Source data.
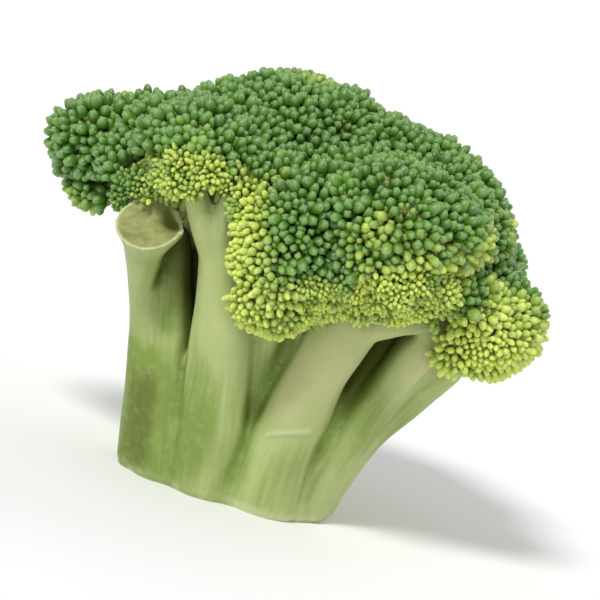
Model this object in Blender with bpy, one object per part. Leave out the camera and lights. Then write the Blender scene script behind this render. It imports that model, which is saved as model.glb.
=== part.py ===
"""A broccoli head as cut for the kitchen: a short fluted stalk that forks into thirteen
branches, each ending in a rounded cluster of flower buds. It stands on its flat cut face.

Metres, +Z up, origin at the middle of the cut face, +Y towards the back of the head.
"""

import math
from dataclasses import dataclass

import bmesh
import bpy
from mathutils import Vector

# Driving dimensions
HEAD_WIDTH = 0.087
HEAD_DEPTH = 0.073
HEAD_HEIGHT = 0.0695
STALK_WIDTH = 0.033
STALK_DEPTH = 0.030
CLEARANCE = 0.00035  # gap left round every branch tip and between two clusters
KNIFE_DEPTH = 0.006  # how far the stalk runs on below the cut face before it is sliced off
KNIFE_BLOCK_HEIGHT = 0.024  # of the block that slices it
CUT_TOLERANCE = 1e-7  # points nearer than this to a cutting plane count as on it

# Height above the cut face and girth, in shares of the cut face's, of the solid trunk between the branches
TRUNK_PROFILE = [(-KNIFE_DEPTH, 1.0), (0.0, 1.0), (0.008, 0.98), (0.015, 0.90), (0.020, 0.70)]
BRANCH_SIDES = 12
BRANCH_RINGS = 7
TRUNK_SIDES = 24
BUD_SUBDIVISIONS = 3  # of the icosahedron that each cluster starts from
SOCKET_SHARE = 0.35  # how far a branch tip reaches into its cluster, in cluster radii
BEND_ACROSS, BEND_UP = 0.30, 0.48  # middle control point of a branch's curve


@dataclass
class Branch:
    """One branch and its bud cluster.

    foot: where it starts on the cut face, in shares of the stalk's half width and depth.
    bud_centre: middle of its cluster, in shares of the head's half width, half depth and height.
    bud_size: the cluster's three radii, in shares of the head's width.
    girth: the branch's radius at foot and at tip, in shares of the stalk's width.
    """

    name: str
    foot: tuple
    bud_centre: tuple
    bud_size: tuple
    girth: tuple


BRANCHES = [
    Branch("top", (0.00, 0.15), (-0.07, 0.11, 0.697), (0.241, 0.230, 0.241), (0.24, 0.2)),
    Branch("top_right", (0.30, 0.07), (0.32, 0.05, 0.684), (0.212, 0.212, 0.218), (0.2, 0.16)),
    Branch("top_left", (-0.36, 0.07), (-0.39, 0.05, 0.669), (0.195, 0.195, 0.201), (0.2, 0.16)),
    Branch("left", (-0.70, -0.31), (-0.55, -0.19, 0.705), (0.138, 0.138, 0.126), (0.17, 0.12)),
    Branch("front_left", (-0.16, -0.63), (-0.41, -0.38, 0.762), (0.149, 0.138, 0.115), (0.165, 0.12)),
    Branch("front", (0.10, -0.50), (-0.02, -0.60, 0.638), (0.132, 0.119, 0.184), (0.1, 0.075)),
    Branch("front_right", (0.42, -0.55), (0.32, -0.47, 0.719), (0.207, 0.184, 0.161), (0.2, 0.18)),
    Branch("right", (0.68, -0.20), (0.76, -0.20, 0.568), (0.138, 0.144, 0.121), (0.165, 0.13)),
    Branch("right_back", (0.68, 0.30), (0.59, 0.26, 0.619), (0.147, 0.156, 0.145), (0.16, 0.13)),
    Branch("back_right", (0.40, 0.62), (0.35, 0.63, 0.619), (0.173, 0.161, 0.161), (0.17, 0.135)),
    Branch("back", (0.00, 0.68), (0.00, 0.74, 0.605), (0.161, 0.138, 0.161), (0.17, 0.135)),
    Branch("back_left", (-0.42, 0.60), (-0.35, 0.63, 0.619), (0.173, 0.161, 0.161), (0.17, 0.135)),
    Branch("left_back", (-0.70, 0.25), (-0.68, 0.17, 0.660), (0.147, 0.159, 0.145), (0.16, 0.125)),
]


def material(name, colour, roughness):
    made = bpy.data.materials.new(name)
    made.use_nodes = True
    shader = made.node_tree.nodes["Principled BSDF"]
    shader.inputs["Base Color"].default_value = (*colour, 1.0)
    shader.inputs["Roughness"].default_value = roughness
    shader.inputs["Metallic"].default_value = 0.0
    return made


def object_from(name, mesh_builder, finish=None):
    """Links a new object whose mesh is the closed bmesh given, with its faces pointing out."""
    bmesh.ops.recalc_face_normals(mesh_builder, faces=mesh_builder.faces)
    mesh = bpy.data.meshes.new(name)
    mesh_builder.to_mesh(mesh)
    mesh_builder.free()
    made = bpy.data.objects.new(name, mesh)
    bpy.context.scene.collection.objects.link(made)
    if finish:
        mesh.materials.append(finish)
    return made


def as_cutter(helper):
    helper.hide_render = True
    helper.display_type = "WIRE"
    return helper


def boolean(target, helper, operation):
    modifier = target.modifiers.new(f"{operation.lower()}_{helper.name}", "BOOLEAN")
    modifier.operation = operation
    modifier.solver = "EXACT"
    modifier.object = helper


def lofted(rings):
    """A closed bmesh through rings of points, each ring joined to the next, with both ends filled."""
    built = bmesh.new()
    loops = [[built.verts.new(point) for point in points] for points in rings]
    for lower, upper in zip(loops, loops[1:]):
        for i in range(len(lower)):
            j = (i + 1) % len(lower)
            built.faces.new((lower[i], lower[j], upper[j], upper[i]))
    built.faces.new(list(reversed(loops[0])))
    built.faces.new(loops[-1])
    return built


def ring(centre, direction, radius_x, radius_y, sides):
    """Points round centre, on an ellipse square to direction, starting on the +X side."""
    along = direction.normalized()
    side = Vector((0, 1, 0)).cross(along).normalized()
    other = along.cross(side)
    turns = [2 * math.pi * i / sides for i in range(sides)]
    return [
        centre + side * radius_x * math.cos(turn) + other * radius_y * math.sin(turn)
        for turn in turns
    ]


def bud_middle(branch):
    return Vector(
        (
            branch.bud_centre[0] * HEAD_WIDTH / 2,
            branch.bud_centre[1] * HEAD_DEPTH / 2,
            branch.bud_centre[2] * HEAD_HEIGHT,
        )
    )


def bud_radii(branch):
    return Vector(branch.bud_size) * HEAD_WIDTH


def branch_curve(branch):
    """Foot, bend and tip of a branch: it leaves the cut face steeply and leans out to its cluster."""
    foot = Vector((branch.foot[0] * STALK_WIDTH / 2, branch.foot[1] * STALK_DEPTH / 2, 0))
    middle = bud_middle(branch)
    towards = (foot + Vector((0, 0, middle.z / 2)) - middle).normalized()
    tip = middle + towards * bud_radii(branch).z * (1 - SOCKET_SHARE)
    bend = foot.lerp(tip, BEND_ACROSS)
    bend.z = tip.z * BEND_UP
    return foot, bend, tip


def branch_rings(branch, extra):
    """Rings along the branch's curve, extra metres wider than the branch, from below the cut to its tip."""
    foot, bend, tip = branch_curve(branch)
    rings = []
    for step in range(BRANCH_RINGS):
        t = step / (BRANCH_RINGS - 1)
        centre = foot * (1 - t) ** 2 + bend * 2 * t * (1 - t) + tip * t**2
        direction = (bend - foot) * (1 - t) + (tip - bend) * t
        share = branch.girth[0] + (branch.girth[1] - branch.girth[0]) * t
        radius = share * STALK_WIDTH + extra
        if step == 0:
            centre = centre - Vector((0, 0, KNIFE_DEPTH))
            direction = Vector((0, 0, 1))
        if step == BRANCH_RINGS - 1:
            centre = centre + direction.normalized() * extra
        rings.append(ring(centre, direction, radius, radius, BRANCH_SIDES))
    return rings


def trunk_rings():
    """The solid part of the stalk, an ellipse that narrows as the branches take over."""
    up = Vector((0, 0, 1))
    return [
        ring(Vector((0, 0, z)), up, share * STALK_WIDTH / 2, share * STALK_DEPTH / 2, TRUNK_SIDES)
        for z, share in TRUNK_PROFILE
    ]


def add_stalk(finish):
    """The trunk joined with every branch, then sliced flat at Z = 0."""
    stalk = object_from("stalk", lofted(trunk_rings()), finish)
    for branch in BRANCHES:
        limb = object_from(f"limb_{branch.name}", lofted(branch_rings(branch, 0)))
        boolean(stalk, as_cutter(limb), "UNION")
    block = bmesh.new()
    bmesh.ops.create_cube(block, size=1.0)
    size = Vector((HEAD_WIDTH, HEAD_DEPTH, KNIFE_BLOCK_HEIGHT))
    bmesh.ops.scale(block, vec=size, verts=block.verts)
    bmesh.ops.translate(block, vec=Vector((0, 0, -size.z / 2)), verts=block.verts)
    boolean(stalk, as_cutter(object_from("knife", block)), "DIFFERENCE")
    return stalk


def clip(built, point, normal):
    """Cuts away what lies past the plane and closes the cut with one flat face."""
    whole = built.verts[:] + built.edges[:] + built.faces[:]
    cut = bmesh.ops.bisect_plane(
        built, geom=whole, plane_co=point, plane_no=normal, clear_outer=True, dist=CUT_TOLERANCE
    )
    edges = [e for e in cut["geom_cut"] if isinstance(e, bmesh.types.BMEdge)]
    if edges:
        bmesh.ops.contextual_create(built, geom=edges)


def add_bud_cluster(branch, clearances, finish):
    """An ellipsoid flattened where it presses on its neighbours and hollowed where branches enter."""
    centre, radii = bud_middle(branch), bud_radii(branch)
    built = bmesh.new()
    bmesh.ops.create_icosphere(built, subdivisions=BUD_SUBDIVISIONS, radius=1.0)
    bmesh.ops.scale(built, vec=radii, verts=built.verts)
    bmesh.ops.translate(built, vec=centre, verts=built.verts)
    for other in BRANCHES:
        if other is branch:
            continue
        across = bud_middle(other) - centre
        own, theirs = sum(radii) / 3, sum(bud_radii(other)) / 3
        gap = across.length
        if gap < own + theirs:
            share = (gap**2 + own**2 - theirs**2) / (2 * gap**2)
            normal = across.normalized()
            clip(built, centre + across * share - normal * CLEARANCE / 2, normal)
    cluster = object_from(f"buds_{branch.name}", built, finish)
    for clearance in clearances:
        boolean(cluster, clearance, "DIFFERENCE")
    return cluster


def main():
    for old in list(bpy.data.objects):
        bpy.data.objects.remove(old)
    stem_green = material("stem_green", (0.36, 0.44, 0.15), 0.45)
    bud_green = material("bud_green", (0.10, 0.20, 0.04), 0.60)
    add_stalk(stem_green)
    clearances = [
        as_cutter(object_from(f"clear_{b.name}", lofted(branch_rings(b, CLEARANCE)))) for b in BRANCHES
    ]
    for branch in BRANCHES:
        add_bud_cluster(branch, clearances, bud_green)


main()
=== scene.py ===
import bmesh
import bpy
import numpy as np
from mathutils import Matrix, Vector
from mathutils.bvhtree import BVHTree
from mathutils.kdtree import KDTree


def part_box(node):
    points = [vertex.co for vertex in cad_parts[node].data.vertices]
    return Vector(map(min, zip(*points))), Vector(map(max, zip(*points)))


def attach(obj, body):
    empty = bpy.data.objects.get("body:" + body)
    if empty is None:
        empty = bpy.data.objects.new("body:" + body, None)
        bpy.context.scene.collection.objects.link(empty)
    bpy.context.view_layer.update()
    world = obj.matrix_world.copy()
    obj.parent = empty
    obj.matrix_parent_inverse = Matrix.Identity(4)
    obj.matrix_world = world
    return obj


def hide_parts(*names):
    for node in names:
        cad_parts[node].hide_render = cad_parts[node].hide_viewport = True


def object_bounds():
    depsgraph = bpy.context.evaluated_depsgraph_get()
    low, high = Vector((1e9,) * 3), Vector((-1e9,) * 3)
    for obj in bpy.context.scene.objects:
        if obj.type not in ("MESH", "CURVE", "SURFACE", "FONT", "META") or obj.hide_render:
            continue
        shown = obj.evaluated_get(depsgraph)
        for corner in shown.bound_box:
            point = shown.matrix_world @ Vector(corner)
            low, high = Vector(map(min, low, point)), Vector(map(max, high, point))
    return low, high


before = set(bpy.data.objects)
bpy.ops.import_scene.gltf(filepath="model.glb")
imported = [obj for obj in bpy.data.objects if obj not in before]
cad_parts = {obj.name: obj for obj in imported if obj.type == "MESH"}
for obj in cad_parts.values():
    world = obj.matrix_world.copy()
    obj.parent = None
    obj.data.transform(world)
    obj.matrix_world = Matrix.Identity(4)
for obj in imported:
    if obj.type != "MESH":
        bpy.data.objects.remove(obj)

# Every size in this file is in millimetres on a head 69.4 mm high, and mm turns it into the frame's metres
cadBox = [list(corner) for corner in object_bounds()]
heightDrawn = 69.4
mm = (cadBox[1][2] - cadBox[0][2]) / heightDrawn
goldenAngle = np.pi * (3 - np.sqrt(5))
print(f"frame loaded, one drawn millimetre is {mm:.6f} m")


# Small vector tools on whole arrays

def unit(v):
    # each row divided by its own length
    return v / np.maximum(np.linalg.norm(v, axis=-1, keepdims=True), 1e-12)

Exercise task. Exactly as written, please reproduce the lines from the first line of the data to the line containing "branches, each ending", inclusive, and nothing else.

Output of the exercise.
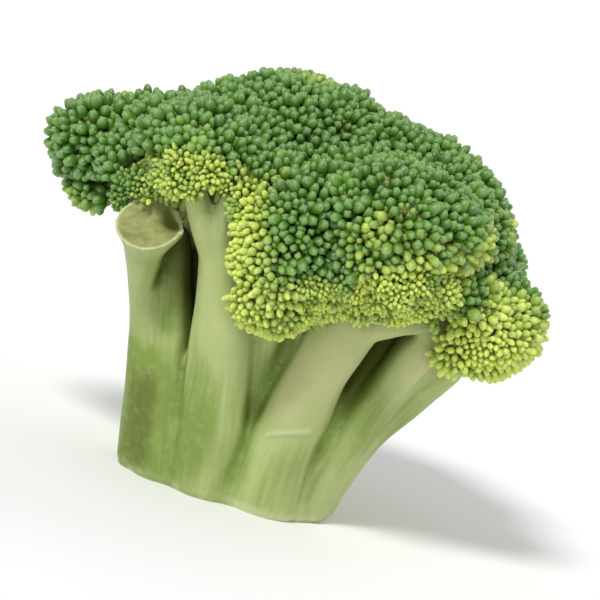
Model this object in Blender with bpy, one object per part. Leave out the camera and lights. Then write the Blender scene script behind this render. It imports that model, which is saved as model.glb.
=== part.py ===
"""A broccoli head as cut for the kitchen: a short fluted stalk that forks into thirteen
branches, each ending in a rounded cluster of flower buds. It stands on its flat cut face.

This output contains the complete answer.